SHORT PROBLEM:
Will you repeat only the lines beginning at the one that mentions "seat_back_cushion();" and ending at the one that mentions "obj.matrix_world = Matrix.Identity(4)", both of them included, exactly?

INFORMATION GIVEN:
■ ■ ■ ■ ■ ■ ■

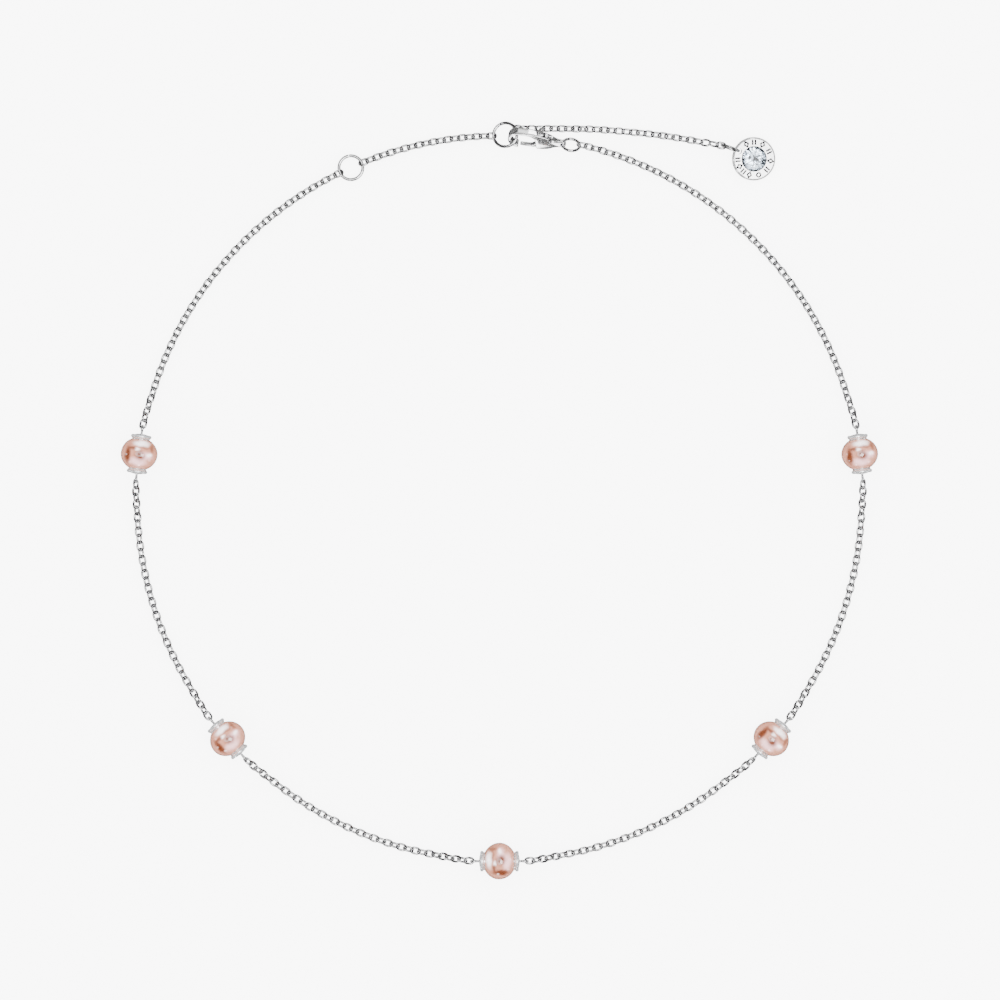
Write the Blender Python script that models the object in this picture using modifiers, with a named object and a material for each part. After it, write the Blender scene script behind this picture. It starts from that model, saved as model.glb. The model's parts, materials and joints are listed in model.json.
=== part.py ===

■ ■ ■ ■ ■ ■ ■

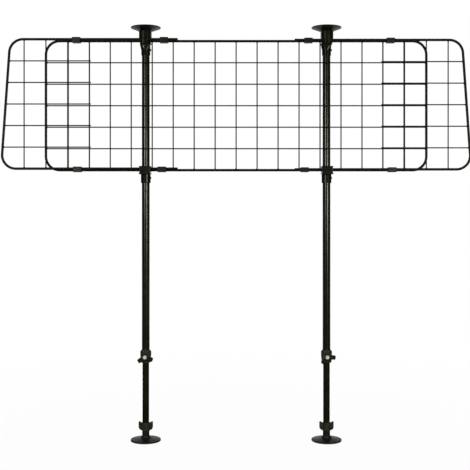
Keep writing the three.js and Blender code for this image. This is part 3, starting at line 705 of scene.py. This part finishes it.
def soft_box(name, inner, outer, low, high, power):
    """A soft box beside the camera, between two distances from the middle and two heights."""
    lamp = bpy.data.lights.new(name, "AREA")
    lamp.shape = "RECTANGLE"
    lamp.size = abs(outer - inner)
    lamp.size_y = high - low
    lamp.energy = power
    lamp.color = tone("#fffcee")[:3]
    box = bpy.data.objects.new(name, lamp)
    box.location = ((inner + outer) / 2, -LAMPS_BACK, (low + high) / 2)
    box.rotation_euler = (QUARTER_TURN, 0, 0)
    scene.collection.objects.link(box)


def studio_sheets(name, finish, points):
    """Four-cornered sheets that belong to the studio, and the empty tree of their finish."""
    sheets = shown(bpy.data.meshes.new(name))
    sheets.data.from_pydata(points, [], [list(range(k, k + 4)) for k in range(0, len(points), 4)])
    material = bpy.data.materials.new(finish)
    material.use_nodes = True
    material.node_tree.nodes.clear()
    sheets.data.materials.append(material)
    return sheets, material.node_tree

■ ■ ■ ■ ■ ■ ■

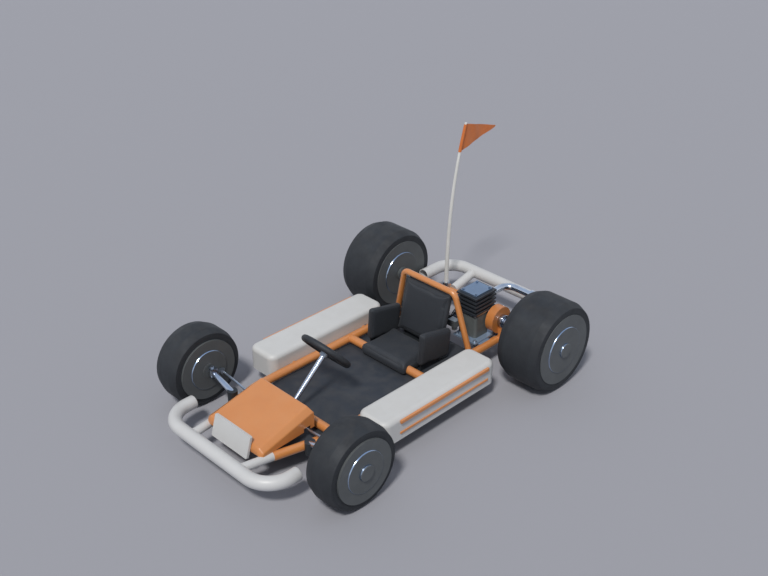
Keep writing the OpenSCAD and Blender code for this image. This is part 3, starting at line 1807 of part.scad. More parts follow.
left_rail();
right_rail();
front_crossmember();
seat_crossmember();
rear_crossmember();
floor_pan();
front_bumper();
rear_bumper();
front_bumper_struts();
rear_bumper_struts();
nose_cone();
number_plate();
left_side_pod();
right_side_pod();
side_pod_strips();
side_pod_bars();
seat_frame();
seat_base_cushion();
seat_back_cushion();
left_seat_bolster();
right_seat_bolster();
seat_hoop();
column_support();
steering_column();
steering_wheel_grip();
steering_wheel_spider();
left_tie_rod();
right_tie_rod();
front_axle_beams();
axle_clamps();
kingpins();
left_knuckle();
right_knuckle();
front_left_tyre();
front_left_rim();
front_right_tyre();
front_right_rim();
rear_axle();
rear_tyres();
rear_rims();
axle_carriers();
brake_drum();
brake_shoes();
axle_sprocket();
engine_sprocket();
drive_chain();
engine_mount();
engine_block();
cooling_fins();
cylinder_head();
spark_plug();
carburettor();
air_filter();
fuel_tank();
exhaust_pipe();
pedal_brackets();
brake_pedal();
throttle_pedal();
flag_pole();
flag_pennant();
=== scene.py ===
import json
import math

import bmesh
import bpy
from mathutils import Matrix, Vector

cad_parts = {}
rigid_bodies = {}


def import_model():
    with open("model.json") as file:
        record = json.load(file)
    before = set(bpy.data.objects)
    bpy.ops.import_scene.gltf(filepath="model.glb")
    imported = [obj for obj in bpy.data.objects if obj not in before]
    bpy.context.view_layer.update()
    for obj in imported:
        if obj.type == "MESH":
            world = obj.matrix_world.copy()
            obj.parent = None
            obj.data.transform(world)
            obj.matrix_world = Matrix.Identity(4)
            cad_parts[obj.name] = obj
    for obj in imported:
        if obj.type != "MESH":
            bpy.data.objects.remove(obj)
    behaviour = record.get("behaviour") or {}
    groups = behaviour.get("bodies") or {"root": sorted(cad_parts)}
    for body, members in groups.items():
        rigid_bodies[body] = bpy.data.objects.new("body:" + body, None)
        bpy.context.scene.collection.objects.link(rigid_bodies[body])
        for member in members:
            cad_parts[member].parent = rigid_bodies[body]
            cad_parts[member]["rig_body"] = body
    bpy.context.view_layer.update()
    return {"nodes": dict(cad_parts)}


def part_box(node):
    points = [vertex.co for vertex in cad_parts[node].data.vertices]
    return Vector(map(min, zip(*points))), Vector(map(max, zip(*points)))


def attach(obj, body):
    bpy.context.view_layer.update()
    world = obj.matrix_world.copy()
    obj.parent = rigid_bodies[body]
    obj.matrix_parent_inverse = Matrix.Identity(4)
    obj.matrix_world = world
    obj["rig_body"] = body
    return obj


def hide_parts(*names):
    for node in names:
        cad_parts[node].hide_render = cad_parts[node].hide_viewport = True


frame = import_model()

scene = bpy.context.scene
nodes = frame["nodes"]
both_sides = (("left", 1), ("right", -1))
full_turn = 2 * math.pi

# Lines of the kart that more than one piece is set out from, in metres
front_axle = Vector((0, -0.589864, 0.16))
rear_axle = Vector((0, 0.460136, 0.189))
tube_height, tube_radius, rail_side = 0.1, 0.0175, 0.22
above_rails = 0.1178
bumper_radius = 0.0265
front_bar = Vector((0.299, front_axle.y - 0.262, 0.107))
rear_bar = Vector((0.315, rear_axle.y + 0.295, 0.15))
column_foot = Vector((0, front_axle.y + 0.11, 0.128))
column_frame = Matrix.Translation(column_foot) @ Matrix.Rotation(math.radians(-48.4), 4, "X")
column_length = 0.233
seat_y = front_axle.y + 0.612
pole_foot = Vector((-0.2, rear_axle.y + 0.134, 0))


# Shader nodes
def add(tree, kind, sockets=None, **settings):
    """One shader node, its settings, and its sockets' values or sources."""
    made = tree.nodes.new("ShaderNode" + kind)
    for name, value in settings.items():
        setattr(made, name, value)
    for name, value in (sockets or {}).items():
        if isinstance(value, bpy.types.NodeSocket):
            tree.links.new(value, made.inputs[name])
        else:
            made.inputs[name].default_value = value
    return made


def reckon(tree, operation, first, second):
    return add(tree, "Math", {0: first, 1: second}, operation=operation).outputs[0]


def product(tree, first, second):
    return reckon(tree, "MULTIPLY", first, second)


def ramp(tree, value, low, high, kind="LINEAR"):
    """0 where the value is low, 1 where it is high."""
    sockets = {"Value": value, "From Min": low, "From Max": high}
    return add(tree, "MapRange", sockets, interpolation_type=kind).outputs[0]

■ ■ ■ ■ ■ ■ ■

RESULT OF THIS TASK:
seat_back_cushion();
left_seat_bolster();
right_seat_bolster();
seat_hoop();
column_support();
steering_column();
steering_wheel_grip();
steering_wheel_spider();
left_tie_rod();
right_tie_rod();
front_axle_beams();
axle_clamps();
kingpins();
left_knuckle();
right_knuckle();
front_left_tyre();
front_left_rim();
front_right_tyre();
front_right_rim();
rear_axle();
rear_tyres();
rear_rims();
axle_carriers();
brake_drum();
brake_shoes();
axle_sprocket();
engine_sprocket();
drive_chain();
engine_mount();
engine_block();
cooling_fins();
cylinder_head();
spark_plug();
carburettor();
air_filter();
fuel_tank();
exhaust_pipe();
pedal_brackets();
brake_pedal();
throttle_pedal();
flag_pole();
flag_pennant();
=== scene.py ===
import json
import math

import bmesh
import bpy
from mathutils import Matrix, Vector

cad_parts = {}
rigid_bodies = {}


def import_model():
    with open("model.json") as file:
        record = json.load(file)
    before = set(bpy.data.objects)
    bpy.ops.import_scene.gltf(filepath="model.glb")
    imported = [obj for obj in bpy.data.objects if obj not in before]
    bpy.context.view_layer.update()
    for obj in imported:
        if obj.type == "MESH":
            world = obj.matrix_world.copy()
            obj.parent = None
            obj.data.transform(world)
            obj.matrix_world = Matrix.Identity(4)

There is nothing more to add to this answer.